Quote from @Cody L.:
Quote from @Peter Brown:
@Cody L. Good point. This is basic finance that more expensive appreciating assets cash flow less and vice versa. The lower cap rates you see in the more expensive markets reflect both perceived lower risk higher upside due to expectation of stronger demand and rising rents.
My first deal was a duplex in a poorer neighborhood that cash flowed like mad...CoC returns 70-80% and up but higher risk and more management headaches over time. And more capex too as properties in poorer areas deteriorate faster. And years later the appreciation has been modest.
It really comes down to your time horizon and whether you want mostly cash or mostly appreciation.
Also the money is made by looking at the market and finding where it's 'wrong'. i.e., if you have a property in an area that trades for a lower cap rate than it should, sell it and buy one that's trading for a cap rate that's higher than it should be.
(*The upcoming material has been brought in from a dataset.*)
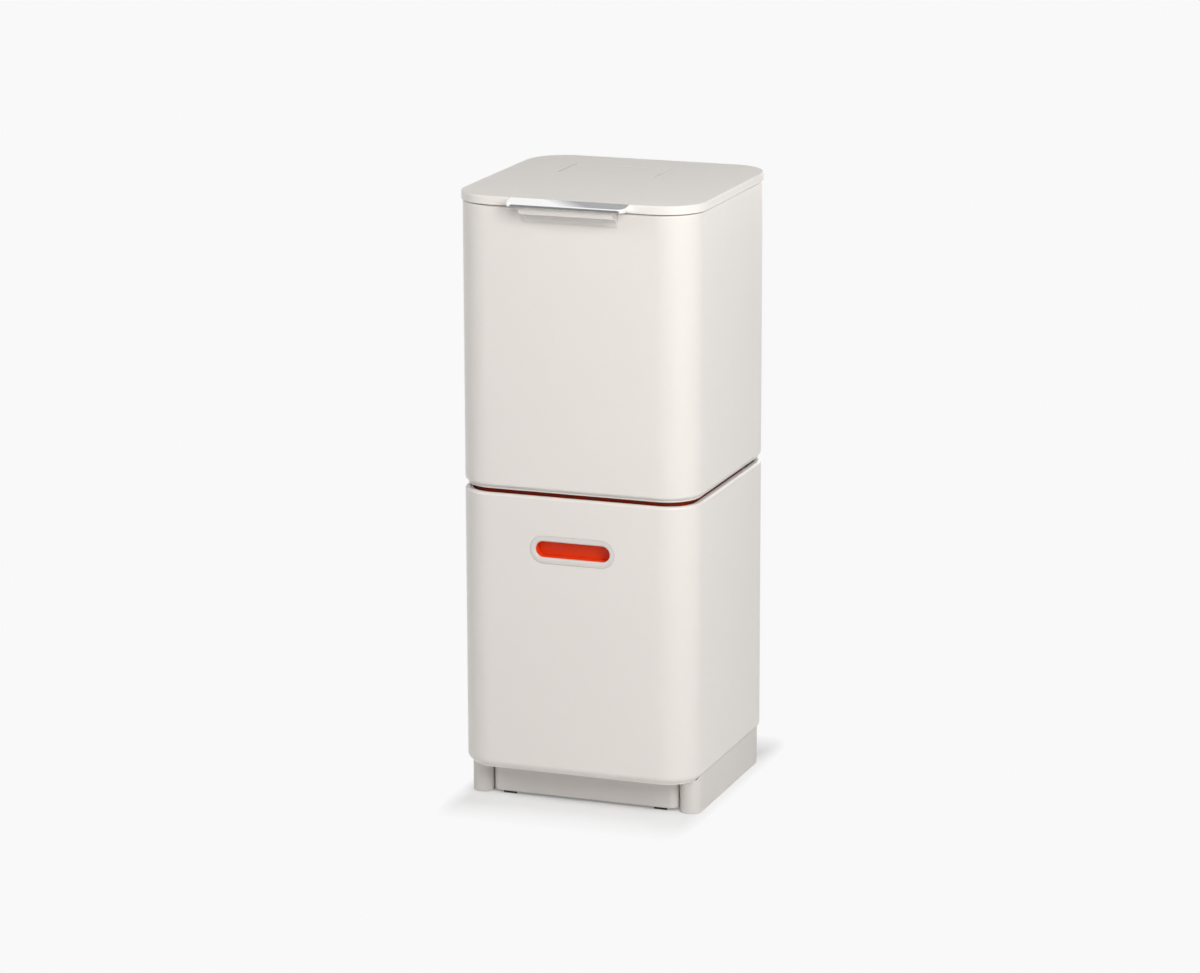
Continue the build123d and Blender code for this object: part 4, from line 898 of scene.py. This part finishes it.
floor_mesh = bpy.data.meshes.new("studio_floor")
floor_corners = [(x * FLOOR_REACH, y * FLOOR_REACH, 0) for x, y in ((-1, -1), (1, -1), (1, 1), (-1, 1))]
floor_mesh.from_pydata(floor_corners, [], [(0, 1, 2, 3)])
floor = bpy.data.objects.new("studio_floor", floor_mesh)
bpy.context.scene.collection.objects.link(floor)
floor_paint = bpy.data.materials.new("floor_paint")
floor_paint.use_nodes = True
floor_paint.node_tree.nodes.clear()
matt = add_node(floor_paint, "ShaderNodeBsdfDiffuse", {"Color": (FLOOR_TONE, FLOOR_TONE, FLOOR_TONE, 1)})
lit = add_node(floor_paint, "ShaderNodeEmission", {"Color": (*PALE, 1), "Strength": 1.0})
spot = add_node(floor_paint, "ShaderNodeTexCoord").outputs["Object"]
beside = vector_calc(floor_paint, "SUBTRACT", spot, (0, BODY_CENTRE_Y * MM, 0))
apart = vector_calc(floor_paint, "ABSOLUTE", beside)
beyond = vector_calc(floor_paint, "SUBTRACT", apart, (SHADE_HALF * MM, BODY_HALF * MM, 1))
outside = vector_calc(floor_paint, "MAXIMUM", beyond, (0, 0, 0))
sized = vector_calc(floor_paint, "MULTIPLY", outside, (SIDE_FADE, 1, 1))
away = vector_calc(floor_paint, "LENGTH", sized, result="Value")
fade = spread(floor_paint, away, FLOOR_SHARE, 1.0, 0.0, SHADOW_REACH)
share = calc(floor_paint, "MULTIPLY", rays_that_see(floor_paint), fade)
mixed = add_node(floor_paint, "ShaderNodeMixShader", {0: share, 1: matt.outputs[0], 2: lit.outputs[0]})
add_node(floor_paint, "ShaderNodeOutputMaterial", {"Surface": mixed.outputs[0]})
floor_mesh.materials.append(floor_paint)
print("floor and world ready")

# %% [markdown]
# ## Lamps
# A strip at the front right leaves the soft bright band on the rounded corner, and weaker boxes light the
# front, the left, the right side and the back. Point lamps would give hard shadows, so each lamp is a
# rectangle that faces the middle of the bin.

# %% Lamps
LAMP_TARGET = Vector((0, 0.01, 0.42))
# name, azimuth and elevation in degrees, distance, width and height in metres, power in watts
LAMPS = [("corner_strip", 45, 28, 2.1, 0.6, 1.3, 28.6),
         ("front_light", 12, 45, 2.2, 1.1, 1.1, 4.2),
         ("left_fill", -60, 30, 2.2, 1.0, 1.1, 13.6),
         ("side_light", 88, 42, 2.1, 0.9, 1.1, 3.7),
         ("back_light", 174, 12, 2.4, 1.2, 1.2, 10.0)]


def softbox(name, azimuth, elevation, distance, width, height, power):
    """A rectangular lamp that faces the bin; azimuth 0 is in front and 90 to the right."""
    data = bpy.data.lights.new(name, "AREA")
    data.shape = "RECTANGLE"
    data.size = width
    data.size_y = height
    data.energy = power
    lamp = bpy.data.objects.new(name, data)
    bpy.context.scene.collection.objects.link(lamp)
    turn, rise = math.radians(azimuth), math.radians(elevation)
    away = Vector((math.sin(turn) * math.cos(rise), -math.cos(turn) * math.cos(rise), math.sin(rise)))
    lamp.location = LAMP_TARGET + away * distance
    lamp.rotation_mode = "QUATERNION"
    lamp.rotation_quaternion = away.to_track_quat("Z", "Y")


for lamp_values in LAMPS:
    softbox(*lamp_values)
print("lamps", [lamp_values[0] for lamp_values in LAMPS])

# %% Finish
scene = bpy.context.scene
scene.view_settings.view_transform = "Standard"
Even though various markets have their own returns based on where all buyers/sellers agree, I see some areas that sell for more than they should (IMO) and some that sell for less than they should (IMO)
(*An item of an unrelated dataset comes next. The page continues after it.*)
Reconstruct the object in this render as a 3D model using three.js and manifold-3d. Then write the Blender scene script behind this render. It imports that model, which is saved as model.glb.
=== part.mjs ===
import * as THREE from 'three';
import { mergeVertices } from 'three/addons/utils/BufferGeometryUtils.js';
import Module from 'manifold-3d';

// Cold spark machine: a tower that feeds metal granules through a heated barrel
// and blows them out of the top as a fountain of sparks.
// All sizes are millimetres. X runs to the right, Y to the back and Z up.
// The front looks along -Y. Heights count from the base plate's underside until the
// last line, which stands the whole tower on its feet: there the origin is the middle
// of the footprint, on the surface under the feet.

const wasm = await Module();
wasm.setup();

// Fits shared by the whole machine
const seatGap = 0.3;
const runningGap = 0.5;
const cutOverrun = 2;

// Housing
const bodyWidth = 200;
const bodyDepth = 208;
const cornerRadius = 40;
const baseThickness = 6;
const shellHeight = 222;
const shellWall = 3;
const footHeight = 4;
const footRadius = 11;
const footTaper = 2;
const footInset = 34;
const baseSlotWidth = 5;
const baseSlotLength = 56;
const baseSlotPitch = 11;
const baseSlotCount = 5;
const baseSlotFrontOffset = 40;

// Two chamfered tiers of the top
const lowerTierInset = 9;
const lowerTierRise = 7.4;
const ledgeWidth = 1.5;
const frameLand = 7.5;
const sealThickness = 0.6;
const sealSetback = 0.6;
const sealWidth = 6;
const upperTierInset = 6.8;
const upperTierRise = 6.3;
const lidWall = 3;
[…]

Exactly. The STRs were and still are in some cases great deals because the price of SFH in certain markets did not reflect the potential income stream that could be generated, with the right management. So the market was temporarily "wrong" there.
But over time we would expect prices in certain areas to reset to level out the premium of STRs relative to LTRs to reflect actual differences in management intensity, seasonality, and higher level of service needed for STRs and not simply the easy $$ arbitrage: "who knew there's people who will shell out $250 a night 20 nights a month for this place when i was only getting $1000 a month with this LTR?"
So now the market is correcting the prices are rising, the margins are narrowing and the winners in STR will be those who excel at management, marketing and value add.